Berlin. Ein EU-Gutachten rechnet die Folgen der Zuwanderung auf Wirtschaftswachstum und Etats aus. Aufregung gibt es um eine ganz andere Zahl.
Die EU hat für ihr Herbstgutachten eine Modellrechnung erstellt, die zu dem Ergebnis kommt: die Zuwanderung durch Flüchtlinge lässt die Staatsschulden leicht steigen, verstärkt aber auch das Wirtschaftswachstum. Schlagzeilen macht aber eine Zahl, die nur als Basis für die Berechnungen dient: „EU rechnet mit weiteren drei Millionen Flüchtlingen“, meldeten viele Medien am Donnerstag unter Berufung auf die Agentur AP.
Wie unserer Redaktion aus der Kommission bestätigt wurde, ist die Aussage im Herbstgutachten aber anders zu verstehen. In dem Gutachten (PDF) wird auf Seite 48 prognostiziert, dass durch Flüchtlinge und Migranten 2017 drei Millionen Menschen mehr in der EU leben werden als 2014. Ein Drittel der drei Millionen Flüchtlinge entfällt dabei auf dieses Jahr. Die Kommission erwartet durch Migration 2016 ein zusätzliches Bevölkerungswachstum von 1,5 Millionen Menschen und dann 2017 von einer halben Million.

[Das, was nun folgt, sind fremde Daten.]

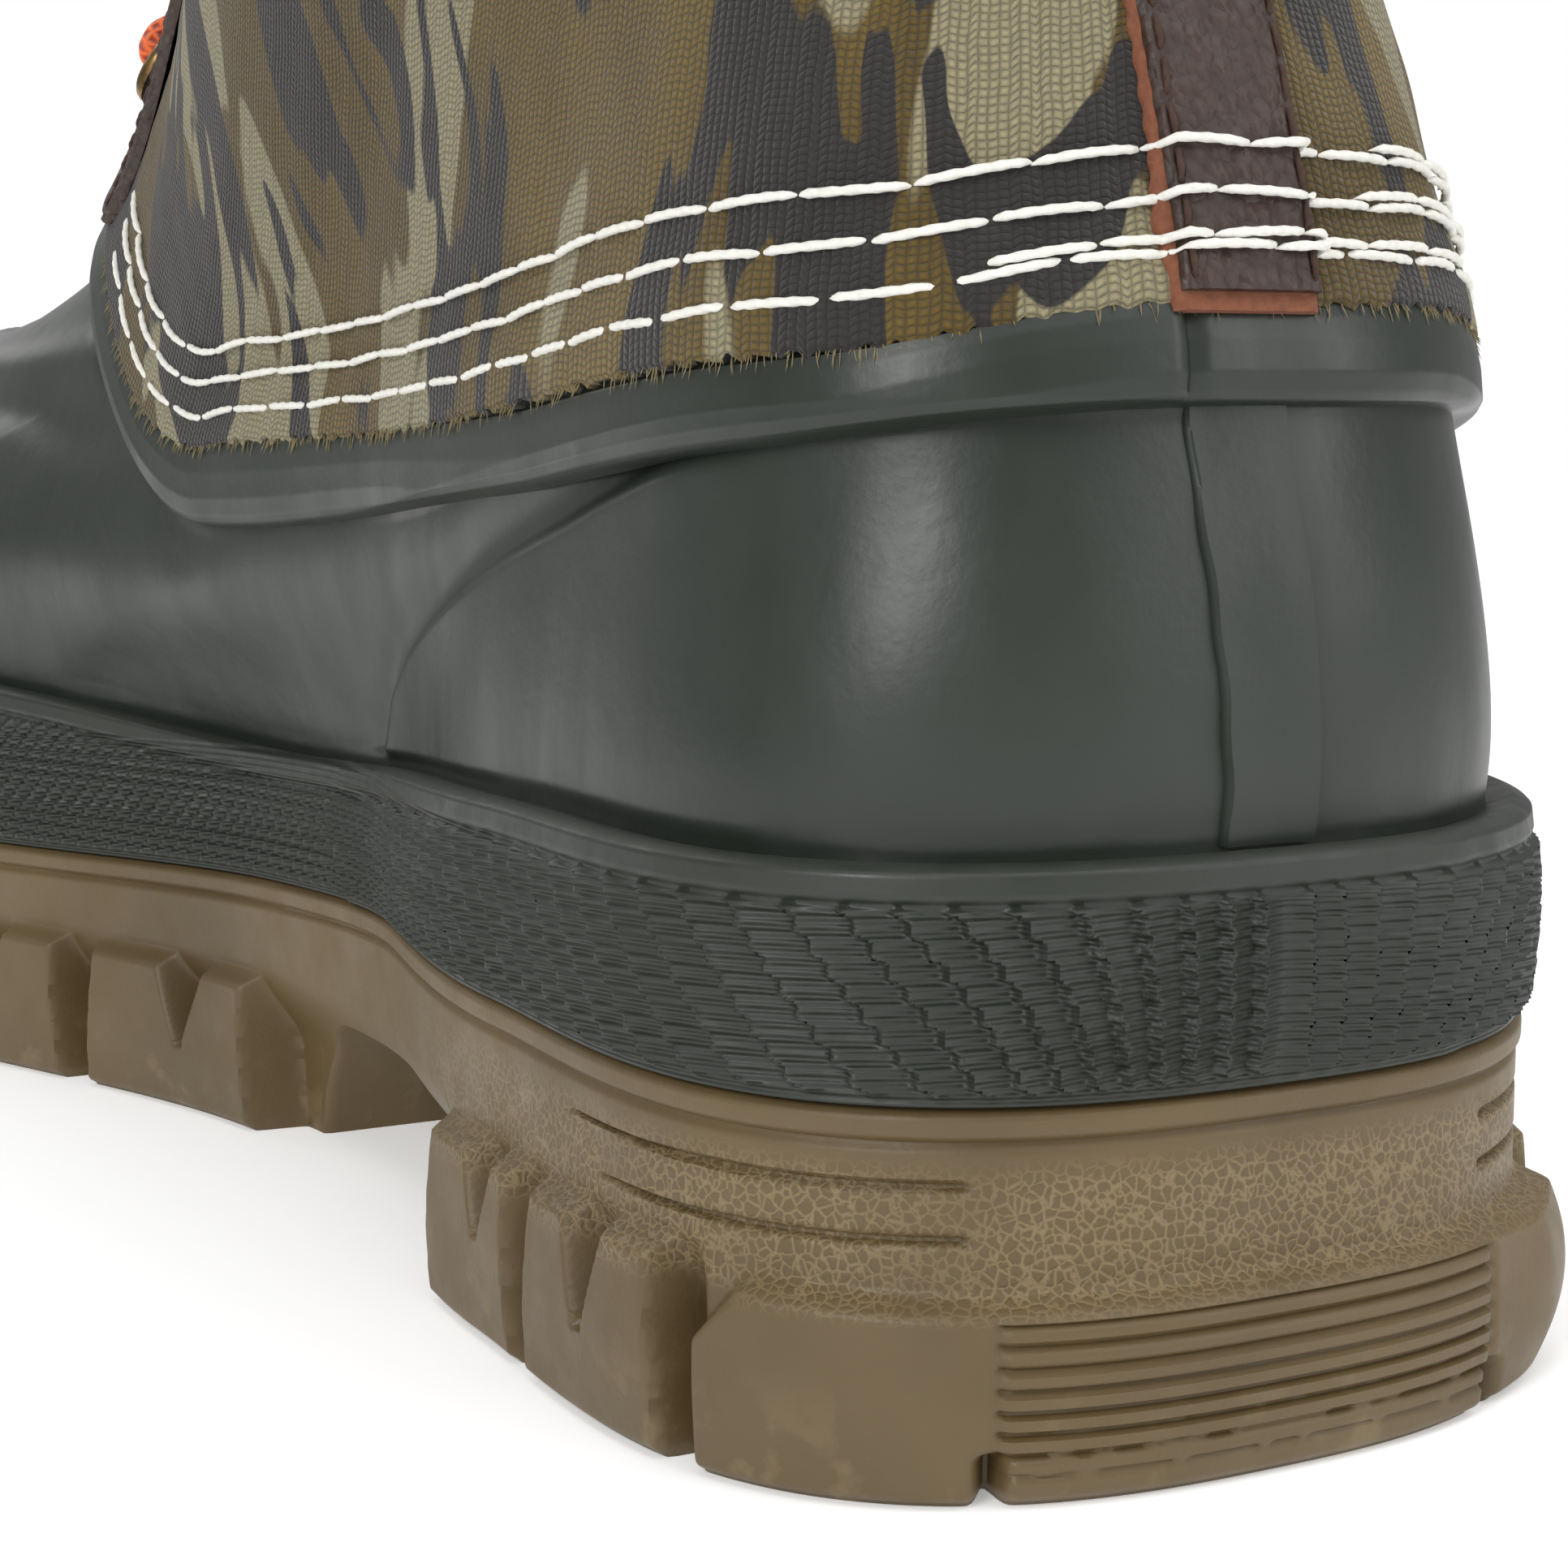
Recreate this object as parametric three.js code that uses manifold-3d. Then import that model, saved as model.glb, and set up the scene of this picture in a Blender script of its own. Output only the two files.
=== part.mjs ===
// An insulated duck-style hunting boot for the right foot, as separate named pieces.
// Lengths are in millimetres: +Z is up, the toe points to -Y and the inner side of the foot is at +X.
// "s" is the distance forward from the back of the heel, so a point at s lies at y = -s.
import * as THREE from "three";
import { mergeVertices } from "three/addons/utils/BufferGeometryUtils.js";
import Module from "manifold-3d";

const wasm = await Module();
wasm.setup();

// ---- Driving dimensions ----

// Plan outline at the top of the foxing band
const BOOT_LENGTH = 300;
const HEEL_LENGTH = 52;
const HEEL_HALF = 41;
const HEEL_SQUARENESS = 2.7;
const WAIST_S = 122;
const WAIST_HALF_INNER = 30.6;
const WAIST_HALF_OUTER = 35;
const BALL_S = 210;
const BALL_HALF_INNER = 48.5;
const BALL_HALF_OUTER = 51;
const TOE_SQUARENESS = 2.3;

// Sideways place of the centre line, at the back, the heel, the waist, the ball and the toe
const BACK_X = 4;
const HEEL_X = -1.5;
const WAIST_X = 3.5;
const BALL_X = 12;
const TOE_X = 9;

// Outsole
const SOLE_HEEL_HEIGHT = 27;
const SOLE_FORE_HEIGHT = 24.5;
const LUG_HEIGHT = 15;
const LUG_BULGE = 2.6;
const LUG_FOOT_INSET = 0.4;
const TREAD_DEPTH = 4.5;
const TREAD_MARGIN = 15;
const ARCH_START = 65;
const ARCH_END = 120;
const ARCH_HEIGHT = 13.5;
const TOE_SPRING = 8;
const TOE_SPRING_START = 215;
const LUG_GAP = 2;
const LUG_CUT = 7;
const FORE_LUG_PITCH = 33;
const TOE_LUGS = 3;
const TOE_LUG_SPACING = 0.055;
const FORE_CUT_WIDTH = 3;
const FORE_CUT_DEPTH = 11;
const LUG_FOOT_HEIGHT = 1.6;
const LUG_BELLY_HEIGHT = 7;
const HEEL_VEE_WIDTH = 6;
const FORE_VEE_WIDTH = 9;
const VEE_DEPTH = 4;
const CUTTER_REACH = 10;
const BAR_LENGTH_HEEL = 21;
const BAR_LENGTH_FORE = 25;
const BAR_WIDTH = 9;
const BAR_OFFSET = 12;
const BAR_SLANT = 0.5;

// Foxing band and rubber shell
const FOXING_HEEL_TOP = 43.3;
const FOXING_WAIST_TOP = 39;
const FOXING_FORE_TOP = 43.7;
const FOXING_WALL = 2.6;
const FOXING_BULGE = 1.2;
const SHELL_WALL = 2.2;
const COUNTER_WALL = 1.4;
const FLANGE_HEIGHT = 12;
const STAY_WIDTH = 15;
const STAY_WALL = 0.7;

// Rim of the shell: plan and heights of its lower edge
const RIM_BACK_S = 6;
const RIM_FRONT_S = 186;
const RIM_HEEL_HALF = 35;
const RIM_SIDE_HALF = 34;
const RIM_BACK_HEIGHT = 73;
const RIM_SIDE_HEIGHT = 61;
const RIM_FRONT_HEIGHT = 93;
const RIM_BAND = 6.8;
const RIM_WALL = 1.9;

// Ankle and collar
const ANKLE_HEIGHT = 140;
const ANKLE_BACK_S = 22;
const ANKLE_FRONT_S = 140;
const ANKLE_HALF = 39;
const COLLAR_BACK_HEIGHT = 212;
const COLLAR_FRONT_HEIGHT = 222;
const COLLAR_BACK_S = 12;
const COLLAR_FRONT_S = 124;
const COLLAR_HALF = 43;
const COLLAR_PAD_HEIGHT = 11;

// Cloth, leather and padding, each a wall in millimetres
const CANVAS_WALL = 2;
const LEATHER_WALL = 1.4;
const INSULATION_WALL = 3.5;
const LINING_WALL = 1.4;
const STRAP_WIDTH = 15.5;
const STRAP_WALL = 1.6;
const TONGUE_WALL = 5;
const TONGUE_HALF = 31;
const GUSSET_WALL = 1.2;
const GUSSET_WIDTH = 6;

// Throat, eyelets, hooks and lace
const THROAT_HALF = 15;
const EYESTAY_WIDTH = 19;
const EYELET_INSET = 7.5;
const EYELET_ROWS = 4;
const EYELET_RADIUS = 4.6;
const EYELET_BORE = 2.4;
const EYELET_HEIGHT = 1.4;
const HOOK_ROWS = 2;
const HOOK_WIDTH = 5;
const LACE_RADIUS = 1.6;
const CORD_SIDES = 8;

// Footbed and what lies under it
const FOOTBED_WALL = 5;
const BOARD_WALL = 2;
const SHANK_WALL = 1.6;
const SHANK_WIDTH = 14;
const SHANK_LENGTH = 110;
const SHANK_START = 38;

// Pull loop
const LOOP_WIDTH = 14;
const LOOP_HEIGHT = 26;
const LOOP_DEPTH = 11;
const LOOP_WALL = 2.2;

// The gap kept between pieces that touch
const GAP = 0.3;

// Heights above the outsole's top
const MIDSOLE_HEIGHT = 4;
const BOARD_BASE = MIDSOLE_HEIGHT + GAP;
const FOOTBED_BASE = BOARD_BASE + BOARD_WALL + GAP;

// ---- Small helpers ----

const clamp01 = (t) => Math.min(1, Math.max(0, t));
const mix = (a, b, t) => a + (b - a) * t;
const smooth = (t) => clamp01(t) ** 2 * (3 - 2 * clamp01(t));

// A smooth function through a few [place, value] pairs, level beyond both ends.
function through(pairs) {
  const slopes = pairs.map(([place], i) => {
    if (i === 0 || i === pairs.length - 1) return 0;
    const [before, after] = [pairs[i - 1], pairs[i + 1]];
    const rises = (pairs[i][1] - before[1]) * (after[1] - pairs[i][1]) > 0;
    return rises ? (after[1] - before[1]) / (after[0] - before[0]) : 0;
  });
  return (place) => {
    const last = pairs.length - 2;
    let i = 0;
    while (i < last && place > pairs[i + 1][0]) i += 1;
    const [[p0, v0], [p1, v1]] = [pairs[i], pairs[i + 1]];
    const t = clamp01((place - p0) / (p1 - p0));
    const span = p1 - p0;
    const [a, b] = [t * (1 - t) ** 2, t * t * (t - 1)];
    return mix(v0, v1, smooth(t)) + span * (a * slopes[i] + b * slopes[i + 1]);
  };
}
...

Effekte durch zusätzliche Arbeitskraft
Diese Zahlen sind die Grundlage für Berechnungen, welche Effekte die Ausgaben für Flüchtlinge einerseits und ihre zusätzliche Arbeitskraft andererseits haben. Unter der Annahme, dass die Flüchtlinge schlecht ausgebildet sind, wird ein zusätzliches Wachstum des EU-Bruttoinlandsprodukts um 0,14 bis 0,17 Prozent jährlich bis 2020 erwartet. In Deutschland wird ein jährlicher Effekt zwischen 0,31 Prozent und 0,47 Prozent Plus errechnet. Insgesamt hätte die Migration über den Zeitraum damit in Deutschland einen zusätzlichen Effekt von rund 3,3 Prozent.
Das Gutachten kommt zum Schluss, dass die Auswirkungen auf die öffentlichen Haushalte sehr eingeschränkt sind. Für Deutschland wird erwartet, dass die Ausgaben den Anstieg der Staatsverschuldung von 2016 bis 2020 zwischen 0,16 Prozent und 1,16 Prozent jährlich verstärken – ein Effekt von rund drei Prozent über den Zeitraum. Diese Werte sehen naturgemäß besser aus in einem Szenario, bei dem die Migranten so gut ausgebildet sind wie die einheimische Bevölkerung.
EU-Schätzung eher konservativ
Bei der Untersuchung wird nicht die Zahl der ankommenden Flüchtlinge als Größe genommen, sondern der Menschen, die dann auch tatsächlich bleiben. Die Annahme ist, dass rund die Hälfte der ankommenden Asylbewerber anerkannt wird und davon drei Viertel im arbeitsfähigen Alter sind. Die Daten der Brüsseler Behörde beruhen dabei auf den aktuellen Daten aus den Mitgliedsstaaten. Da die Bundesregierung allein für das aktuelle Jahr von mindestens einer Million Flüchtlingen ausgeht, wirkt die Schätzung der EU eher konservativ.